DEPT FOR AF/W, AF/RSA, DRL AND INR/AA

E.O. 12958: N/A
TAGS: PGOV PREL PINS PTER KDEM SG
SUBJECT: CASAMANCE OF SENEGAL: A STALLED PEACE PROCESS

UNCLAS SECTION 01 OF 02 DAKAR 000151

SIPDIS

SIPDIS

SENSITIVE

DEPT FOR AF/W, AF/RSA, DRL AND INR/AA

E.O. 12958: N/A
TAGS: PGOV PREL PINS PTER KDEM SG
SUBJECT: CASAMANCE OF SENEGAL: A STALLED PEACE PROCESS


1. (SBU) Summary: A permanent peace in the Casamance remains
elusive since the fragmentation of the MFDC (Movement of Democratic
Forces of Casamance) following the death of its founder Father
Diamacoune Senghor and the resulting in-fighting amongst the group's
military wing, Atika. President Abdoulaye Wade's undeclared
strategy of maintaining the status quo in the hope that the
rebellion will die a natural death has lead to an absence of
significant dialogue between the GOS and the MFDC. Marijuana
growing and highway robberies, and other illicit acitivies provide
enough financial incentives for rebels to continue to stay in the
MFDC. End summary.

No Political Representation
--------------


2. (SBU) The MFDC's loose political structure did not survive the
death of Father Diamacoune Senghor, leaving the government without
an interlocutor that could speak for the whole of the MFDC. Those
that now claim to speak for the group have little support and
include Abdoulaye Diedhiou, who is in jail in the Gambia, and
Nkrumah Sane, a hardliner who lives in exile in Paris.
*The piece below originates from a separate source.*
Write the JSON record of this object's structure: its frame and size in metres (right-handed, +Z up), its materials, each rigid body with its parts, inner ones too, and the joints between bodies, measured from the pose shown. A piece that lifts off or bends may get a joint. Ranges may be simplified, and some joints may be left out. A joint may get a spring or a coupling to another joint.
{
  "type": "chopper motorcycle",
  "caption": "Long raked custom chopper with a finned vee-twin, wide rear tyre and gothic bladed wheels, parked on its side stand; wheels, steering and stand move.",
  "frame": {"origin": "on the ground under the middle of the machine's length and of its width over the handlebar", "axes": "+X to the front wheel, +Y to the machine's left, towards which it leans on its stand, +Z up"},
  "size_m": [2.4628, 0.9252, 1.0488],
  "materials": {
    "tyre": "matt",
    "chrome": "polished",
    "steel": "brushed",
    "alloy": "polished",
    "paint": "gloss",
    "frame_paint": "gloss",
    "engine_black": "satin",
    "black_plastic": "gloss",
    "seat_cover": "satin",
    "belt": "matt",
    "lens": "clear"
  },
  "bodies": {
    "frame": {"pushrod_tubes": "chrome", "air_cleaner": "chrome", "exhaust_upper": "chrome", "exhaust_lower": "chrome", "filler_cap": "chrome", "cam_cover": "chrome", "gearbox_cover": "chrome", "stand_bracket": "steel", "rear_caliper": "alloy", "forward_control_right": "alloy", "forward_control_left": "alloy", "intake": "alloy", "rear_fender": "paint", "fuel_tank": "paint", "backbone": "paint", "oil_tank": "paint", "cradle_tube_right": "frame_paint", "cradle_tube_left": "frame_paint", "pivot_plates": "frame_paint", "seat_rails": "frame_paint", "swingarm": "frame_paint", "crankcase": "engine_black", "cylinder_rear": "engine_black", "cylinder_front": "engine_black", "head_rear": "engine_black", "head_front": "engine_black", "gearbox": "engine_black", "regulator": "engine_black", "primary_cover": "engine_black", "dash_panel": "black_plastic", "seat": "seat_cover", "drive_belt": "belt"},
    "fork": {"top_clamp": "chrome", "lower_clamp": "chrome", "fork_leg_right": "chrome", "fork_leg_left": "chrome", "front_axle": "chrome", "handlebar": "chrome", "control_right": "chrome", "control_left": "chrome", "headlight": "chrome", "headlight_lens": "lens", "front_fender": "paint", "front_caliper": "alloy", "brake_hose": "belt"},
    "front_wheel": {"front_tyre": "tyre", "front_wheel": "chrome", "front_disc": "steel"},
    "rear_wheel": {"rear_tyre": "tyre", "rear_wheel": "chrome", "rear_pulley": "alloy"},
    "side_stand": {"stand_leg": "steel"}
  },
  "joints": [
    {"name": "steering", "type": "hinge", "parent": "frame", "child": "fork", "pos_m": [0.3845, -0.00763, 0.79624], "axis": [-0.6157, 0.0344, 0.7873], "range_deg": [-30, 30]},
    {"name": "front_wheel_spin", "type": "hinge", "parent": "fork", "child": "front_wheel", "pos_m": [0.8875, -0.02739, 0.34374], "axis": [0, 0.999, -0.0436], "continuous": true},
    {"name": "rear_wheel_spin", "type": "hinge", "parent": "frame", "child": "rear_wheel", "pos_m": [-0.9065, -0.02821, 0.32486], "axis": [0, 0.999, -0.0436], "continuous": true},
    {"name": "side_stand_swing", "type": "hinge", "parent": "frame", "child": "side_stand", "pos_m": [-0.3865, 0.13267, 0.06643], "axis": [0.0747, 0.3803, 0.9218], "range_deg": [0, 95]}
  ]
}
Ansoumana
Badji, a former secretary general of the MFDC who maintains ties
with President Wade's office while shuttling between Lisbon, Paris,
Dakar and the Casamance, told the Embassy that Wade "believes that
the conflict is over and is no longer listening." In his view, Wade
thinks that sooner or later the MFDC will capitulate. This view
seems to be corroborated by the fact that the Foundiougne
negotiations to resolve the conflict have been abandoned and that
the GOS no longer has a Casamance mediator.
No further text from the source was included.